------ Records provided

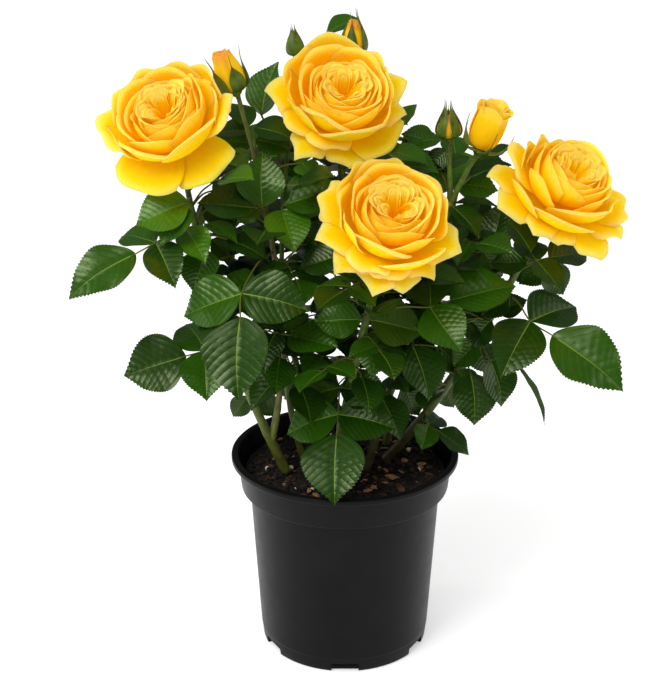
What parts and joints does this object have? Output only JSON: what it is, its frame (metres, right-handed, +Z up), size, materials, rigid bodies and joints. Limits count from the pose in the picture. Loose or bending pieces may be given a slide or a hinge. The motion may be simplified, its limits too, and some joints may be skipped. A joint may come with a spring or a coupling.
{
  "type": "potted rose bush",
  "caption": "Small bushy rose with full yellow blooms, opening and closed buds and serrated dark green compound leaves on green canes, in a round black tapered nursery pot.",
  "frame": {"origin": "centre of the pot's flat underside", "axes": "+Z up, +X to the plant's right as the picture shows it, -Y towards the viewer"},
  "size_m": [0.2923, 0.1888, 0.3583],
  "materials": {
    "pot": "semi-matte black moulded plastic",
    "soil": "matte, dark, crumbly",
    "cane": "satin green bark",
    "leaf": "glossy dark green leaf",
    "petal": "velvety yellow petal",
    "bud": "satin petal with green sepals"
  },
  "bodies": {
    "root": {"pot": "pot", "potting_soil": "soil", "cane_left": "cane", "cane_slim": "cane", "cane_centre": "cane", "cane_dark": "cane", "cane_rear_right": "cane", "cane_right": "cane", "cane_back_left": "cane", "cane_back": "cane", "cane_back_right": "cane", "bough_left_inner": "cane", "foliage_left": "leaf", "foliage_slim": "leaf", "foliage_centre": "leaf", "foliage_dark": "leaf", "foliage_rear_right": "leaf", "foliage_right": "leaf", "foliage_back_left": "leaf", "foliage_back": "leaf", "foliage_back_right": "leaf", "foliage_left_inner": "leaf", "foliage_low_right": "leaf", "bloom_left": "petal", "bloom_top": "petal", "bloom_centre": "petal", "bloom_right": "petal", "bud_upper_left": "bud", "bud_top_left": "bud", "bud_top_back": "bud", "bud_right_closed": "bud", "bud_right_opening": "bud"}
  },
  "joints": []
}
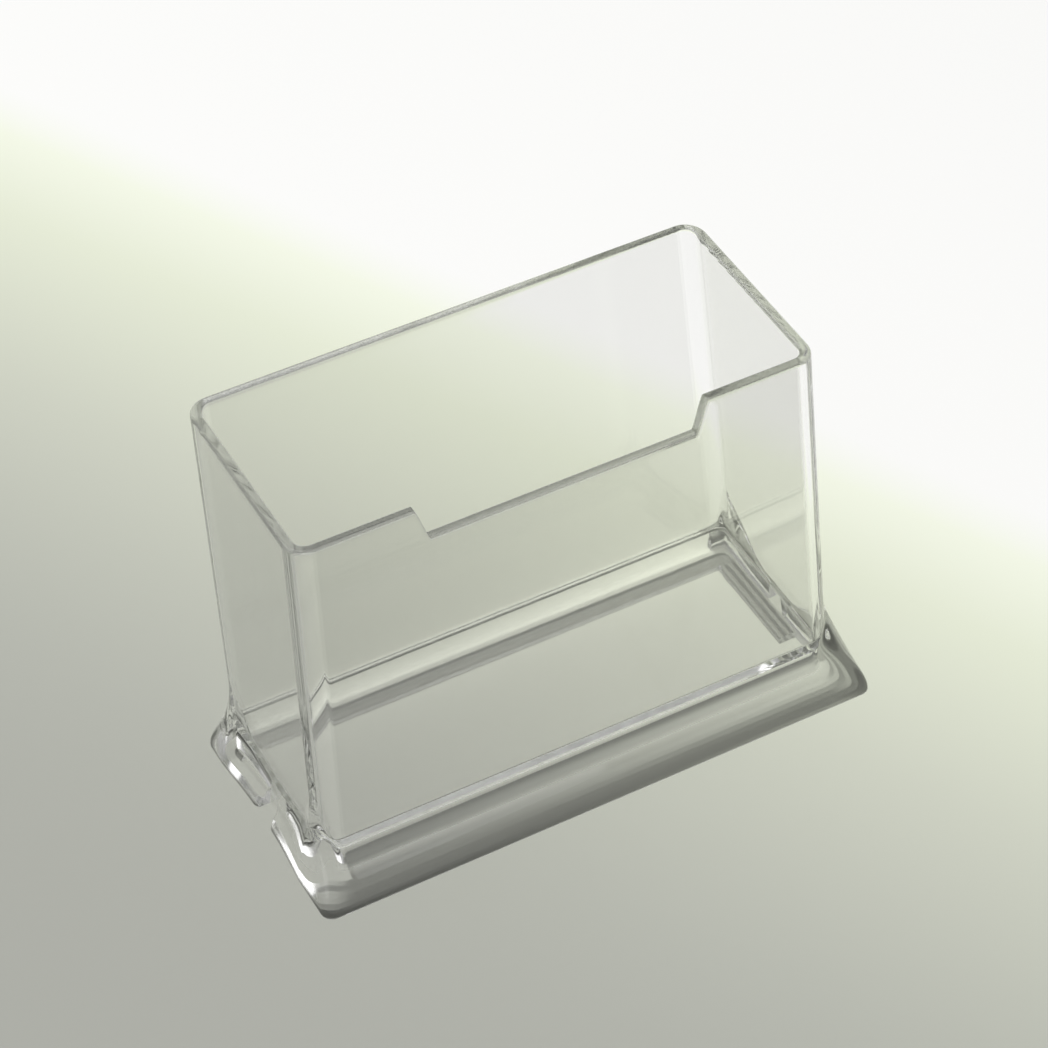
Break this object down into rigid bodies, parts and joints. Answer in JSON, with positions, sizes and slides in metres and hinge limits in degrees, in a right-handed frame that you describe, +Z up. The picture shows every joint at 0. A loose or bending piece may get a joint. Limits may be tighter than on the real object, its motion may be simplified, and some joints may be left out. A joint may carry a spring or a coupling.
{
  "type": "card stand",
  "caption": "Clear desk stand for business cards: a leaning four-wall sleeve, open at the top, with a finger notch in its front wall and a flared base.",
  "frame": {"origin": "on the ground, at the middle of the bounding box's bottom face", "axes": "+X along the front wall to the viewer's right, +Y from the front to the back, +Z up"},
  "size_m": [0.1056, 0.0553, 0.068],
  "materials": {
    "clear_acrylic": "clear, colourless, polished"
  },
  "bodies": {
    "root": {"card_sleeve": "clear_acrylic", "pocket_floor": "clear_acrylic", "rear_ledge": "clear_acrylic", "left_ledge": "clear_acrylic", "right_ledge": "clear_acrylic", "front_rail": "clear_acrylic", "front_left_foot": "clear_acrylic", "front_right_foot": "clear_acrylic", "rear_left_foot": "clear_acrylic", "rear_right_foot": "clear_acrylic"}
  },
  "joints": []
}
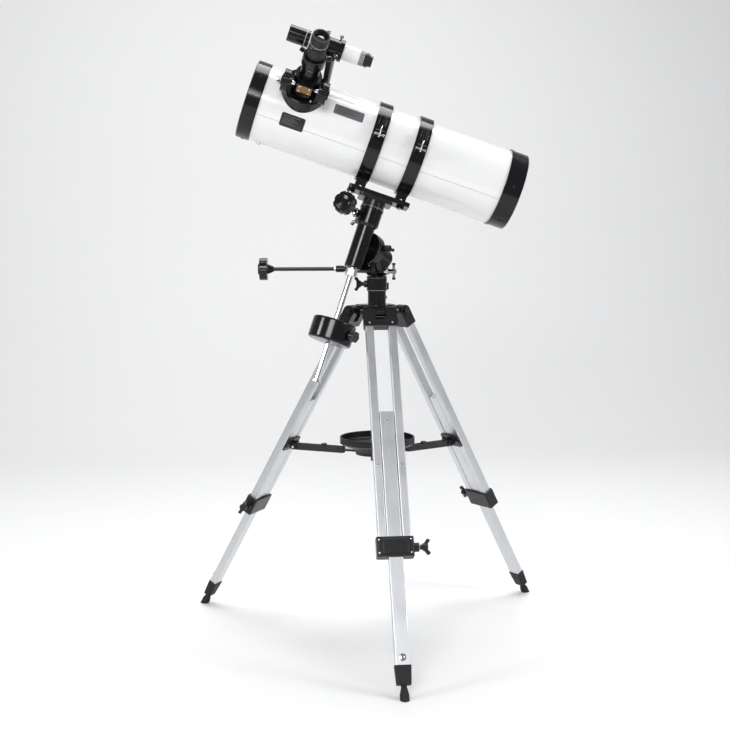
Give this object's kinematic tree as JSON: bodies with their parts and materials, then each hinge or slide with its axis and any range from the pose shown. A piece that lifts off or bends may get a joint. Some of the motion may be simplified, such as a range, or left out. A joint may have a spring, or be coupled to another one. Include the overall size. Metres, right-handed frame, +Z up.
{
  "type": "newtonian reflector telescope",
  "caption": "Newtonian reflector telescope with focuser and finder on a counterweighted equatorial mount and folding tripod.",
  "frame": {"origin": "on the floor, on the tripod's vertical axis", "axes": "+Z up, leg a towards -Y, the tube's open end towards -X"},
  "size_m": [0.8352, 0.7258, 1.364],
  "materials": {
    "aluminium_leg": "satin anodised",
    "black_plastic": "satin moulded",
    "black_steel": "satin enamel",
    "foot_rubber": "matte",
    "black_casting": "black satin enamel on a die casting",
    "chrome_steel": "polished",
    "chrome_lock": "polished",
    "gloss_iron": "gloss enamel",
    "white_tube": "gloss enamel",
    "white_finder": "satin",
    "mirror_glass": "polished",
    "spider_steel": "matte"
  },
  "bodies": {
    "tripod_head": {"tripod_head": "black_casting", "leg_hinge_bolts": "black_steel", "head_bolt": "black_plastic"},
    "leg_a": {"leg_a_rails": "aluminium_leg", "leg_a_fitting": "black_plastic", "leg_a_bracket": "black_steel", "leg_a_collar": "black_plastic"},
    "lower_leg_a": {"leg_a_inner": "aluminium_leg", "leg_a_foot": "foot_rubber"},
    "leg_a_lock": {"leg_a_lock": "black_plastic"},
    "spreader_arm_a": {"spreader_arm_a": "black_steel"},
    "leg_b": {"leg_b_rails": "aluminium_leg", "leg_b_fitting": "black_plastic", "leg_b_bracket": "black_steel", "leg_b_collar": "black_plastic"},
    "lower_leg_b": {"leg_b_inner": "aluminium_leg", "leg_b_foot": "foot_rubber"},
    "leg_b_lock": {"leg_b_lock": "black_plastic"},
    "spreader_arm_b": {"spreader_arm_b": "black_steel"},
    "leg_c": {"leg_c_rails": "aluminium_leg", "leg_c_fitting": "black_plastic", "leg_c_bracket": "black_steel", "leg_c_collar": "black_plastic"},
    "lower_leg_c": {"leg_c_inner": "aluminium_leg", "leg_c_foot": "foot_rubber"},
    "leg_c_lock": {"leg_c_lock": "black_plastic"},
    "spreader_arm_c": {"spreader_arm_c": "black_steel"},
    "spreader": {"spreader_hub": "black_plastic", "accessory_tray": "black_plastic"},
    "azimuth": {"mount_base": "black_casting"},
    "azimuth_lock": {"azimuth_lock": "black_plastic"},
    "latitude_bolt": {"latitude_bolt": "chrome_steel"},
    "polar_housing": {"polar_housing": "black_casting"},
    "ra_lock": {"ra_lock": "black_plastic"},
    "ra_slow_motion": {"ra_slow_motion": "black_plastic"},
    "declination_housing": {"dec_housing": "black_casting"},
    "dec_lock": {"dec_lock": "chrome_lock"},
    "dec_slow_motion": {"dec_slow_motion": "black_plastic"},
    "cradle": {"dec_shaft": "chrome_steel", "dec_saddle": "black_casting", "cradle_bar": "black_casting", "ring_lower_front": "black_casting", "ring_lower_rear": "black_casting"},
    "counterweight": {"counterweight": "gloss_iron"},
    "counterweight_lock": {"counterweight_lock": "black_plastic"},
    "ring_top_front": {"ring_top_front": "black_casting"},
    "ring_top_rear": {"ring_top_rear": "black_casting"},
    "optical_tube": {"optical_tube": "white_tube", "front_cap": "black_plastic", "rear_cap": "black_casting", "primary_mirror": "mirror_glass", "mirror_cell": "black_casting", "spider": "spider_steel", "secondary_mirror": "mirror_glass", "focuser_base": "black_casting", "finder_bracket": "black_casting", "finder_scope": "white_finder"},
    "drawtube": {"drawtube": "black_casting"},
    "eyepiece": {"eyepiece": "black_plastic"},
    "focus_knobs": {"focus_knobs": "black_plastic"}
  },
  "joints": [
    {"name": "leg_a_fold", "type": "hinge", "parent": "tripod_head", "child": "leg_a", "pos_m": [0, -0.054, 0.738], "axis": [1, 0, 0], "range_deg": [0, 13]},
    {"name": "leg_a_extend", "type": "slide", "parent": "leg_a", "child": "lower_leg_a", "axis": [0, -0.491, -0.8711], "range_m": [-0.195, 0.17]},
    {"name": "leg_a_lock_turn", "type": "hinge", "parent": "leg_a", "child": "leg_a_lock", "pos_m": [0.05, -0.31916, 0.26759], "axis": [1, 0, 0], "continuous": true},
    {"name": "spreader_arm_a_fold", "type": "hinge", "parent": "leg_a", "child": "spreader_arm_a", "pos_m": [0, -0.21249, 0.41202], "axis": [1, 0, 0], "range_deg": [0, 44.09]},
    {"name": "leg_b_fold", "type": "hinge", "parent": "tripod_head", "child": "leg_b", "pos_m": [0.04677, 0.027, 0.738], "axis": [-0.5, 0.866, 0], "range_deg": [0, 13]},
    {"name": "leg_b_extend", "type": "slide", "parent": "leg_b", "child": "lower_leg_b", "axis": [0.4253, 0.2455, -0.8711], "range_m": [-0.195, 0.17]},
    {"name": "leg_b_lock_turn", "type": "hinge", "parent": "leg_b", "child": "leg_b_lock", "pos_m": [0.2514, 0.20288, 0.26759], "axis": [-0.5, 0.866, 0], "continuous": true},
    {"name": "spreader_arm_b_fold", "type": "hinge", "parent": "leg_b", "child": "spreader_arm_b", "pos_m": [0.18403, 0.10625, 0.41202], "axis": [-0.5, 0.866, 0], "range_deg": [0, 44.09]},
    {"name": "leg_c_fold", "type": "hinge", "parent": "tripod_head", "child": "leg_c", "pos_m": [-0.04677, 0.027, 0.738], "axis": [-0.5, -0.866, 0], "range_deg": [0, 13]},
    {"name": "leg_c_extend", "type": "slide", "parent": "leg_c", "child": "lower_leg_c", "axis": [-0.4253, 0.2455, -0.8711], "range_m": [-0.195, 0.17]},
    {"name": "leg_c_lock_turn", "type": "hinge", "parent": "leg_c", "child": "leg_c_lock", "pos_m": [-0.3014, 0.11628, 0.26759], "axis": [-0.5, -0.866, 0], "continuous": true},
    {"name": "spreader_arm_c_fold", "type": "hinge", "parent": "leg_c", "child": "spreader_arm_c", "pos_m": [-0.18403, 0.10625, 0.41202], "axis": [-0.5, -0.866, 0], "range_deg": [0, 44.09]},
    {"name": "spreader_rise", "type": "slide", "parent": "tripod_head", "child": "spreader", "axis": [0, 0, 1], "range_m": [0, 0.11576]},
    {"name": "azimuth_turn", "type": "hinge", "parent": "tripod_head", "child": "azimuth", "pos_m": [0, 0, 0.783], "axis": [0, 0, 1], "range_deg": [-15, 3]},
    {"name": "azimuth_lock_turn", "type": "hinge", "parent": "azimuth", "child": "azimuth_lock", "pos_m": [-0.02953, 0.00526, 0.799], "axis": [-0.9845, 0.1754, 0], "continuous": true},
    {"name": "latitude_bolt_turn", "type": "hinge", "parent": "azimuth", "child": "latitude_bolt", "pos_m": [0, 0, 0.828], "axis": [0.7649, -0.6441, 0], "continuous": true},
    {"name": "latitude_tilt", "type": "hinge", "parent": "azimuth", "child": "polar_housing", "pos_m": [0, 0, 0.828], "axis": [-0.7649, 0.6441, 0], "range_deg": [0, 18]},
    {"name": "ra_lock_turn", "type": "hinge", "parent": "polar_housing", "child": "ra_lock", "pos_m": [0.01172, -0.04818, 0.87958], "axis": [0.7649, -0.6441, 0], "continuous": true},
    {"name": "ra_slow_motion_turn", "type": "hinge", "parent": "polar_housing", "child": "ra_slow_motion", "pos_m": [-0.05793, -0.01679, 0.83397], "axis": [-0.9947, 0.1031, 0], "continuous": true},
    {"name": "right_ascension", "type": "hinge", "parent": "polar_housing", "child": "declination_housing", "pos_m": [-0.04237, -0.05031, 0.88754], "axis": [-0.6053, -0.7188, 0.342], "range_deg": [-32, 3]},
    {"name": "dec_lock_turn", "type": "hinge", "parent": "declination_housing", "child": "dec_lock", "pos_m": [-0.04647, -0.02105, 0.94179], "axis": [-0.7257, 0.6749, 0.134], "continuous": true},
    {"name": "dec_slow_motion_turn", "type": "hinge", "parent": "declination_housing", "child": "dec_slow_motion", "pos_m": [-0.05675, -0.04778, 0.96526], "axis": [-0.4984, -0.8057, 0.32], "continuous": true},
    {"name": "declination", "type": "hinge", "parent": "declination_housing", "child": "cradle", "pos_m": [-0.04237, -0.05031, 0.88754], "axis": [0.3272, 0.1671, 0.9301], "continuous": true},
    {"name": "counterweight_slide", "type": "slide", "parent": "cradle", "child": "counterweight", "axis": [0.3272, 0.1671, 0.9301], "range_m": [-0.08, 0.015]},
    {"name": "counterweight_lock_turn", "type": "hinge", "parent": "counterweight", "child": "counterweight_lock", "pos_m": [-0.06839, -0.12054, 0.68998], "axis": [0.7403, -0.6571, -0.1423], "continuous": true},
    {"name": "ring_front_open", "type": "hinge", "parent": "cradle", "child": "ring_top_front", "pos_m": [-0.01042, 0.08471, 1.09826], "axis": [-0.9445, 0.0274, 0.3273], "range_deg": [0, 100]},
    {"name": "ring_rear_open", "type": "hinge", "parent": "cradle", "child": "ring_top_rear", "pos_m": [0.07931, 0.0821, 1.06717], "axis": [-0.9445, 0.0274, 0.3273], "range_deg": [0, 100]},
    {"name": "tube_rotation", "type": "hinge", "parent": "cradle", "child": "optical_tube", "pos_m": [0.03255, -0.01206, 1.10053], "axis": [0.9445, -0.0274, -0.3273], "range_deg": [-40, 40]},
    {"name": "focus_travel", "type": "slide", "parent": "optical_tube", "child": "drawtube", "axis": [0.1721, -0.8075, 0.5643], "range_m": [-0.022, 0.03]},
    {"name": "eyepiece_pull", "type": "slide", "parent": "drawtube", "child": "eyepiece", "axis": [0.1721, -0.8075, 0.5643], "range_m": [0, 0.04]},
    {"name": "focus_knob_turn", "type": "hinge", "parent": "optical_tube", "child": "focus_knobs", "pos_m": [-0.16611, -0.11942, 1.22368], "axis": [-0.9445, 0.0274, 0.3273], "range_deg": [-260, 320]}
  ],
  "couplings": [
    {"joint": "spreader_arm_a_fold", "follows": "leg_a_fold", "ratio": 3.384},
    {"joint": "leg_b_fold", "follows": "leg_a_fold", "ratio": 1},
    {"joint": "spreader_arm_b_fold", "follows": "leg_a_fold", "ratio": 3.384},
    {"joint": "leg_c_fold", "follows": "leg_a_fold", "ratio": 1},
    {"joint": "spreader_arm_c_fold", "follows": "leg_a_fold", "ratio": 3.384},
    {"joint": "spreader_rise", "follows": "leg_a_fold", "m_per_rad": 0.508},
    {"joint": "focus_knob_turn", "follows": "focus_travel", "rad_per_m": 166.67}
  ]
}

------------

=== What you will do ===
Scan the listing above for the word "object" and copy every line that holds it.

=== Output of the exercise ===
What parts and joints does this object have? Output only JSON: what it is, its frame (metres, right-handed, +Z up), size, materials, rigid bodies and joints. Limits count from the pose in the picture. Loose or bending pieces may be given a slide or a hinge. The motion may be simplified, its limits too, and some joints may be skipped. A joint may come with a spring or a coupling.
Break this object down into rigid bodies, parts and joints. Answer in JSON, with positions, sizes and slides in metres and hinge limits in degrees, in a right-handed frame that you describe, +Z up. The picture shows every joint at 0. A loose or bending piece may get a joint. Limits may be tighter than on the real object, its motion may be simplified, and some joints may be left out. A joint may carry a spring or a coupling.
Give this object's kinematic tree as JSON: bodies with their parts and materials, then each hinge or slide with its axis and any range from the pose shown. A piece that lifts off or bends may get a joint. Some of the motion may be simplified, such as a range, or left out. A joint may have a spring, or be coupled to another one. Include the overall size. Metres, right-handed frame, +Z up.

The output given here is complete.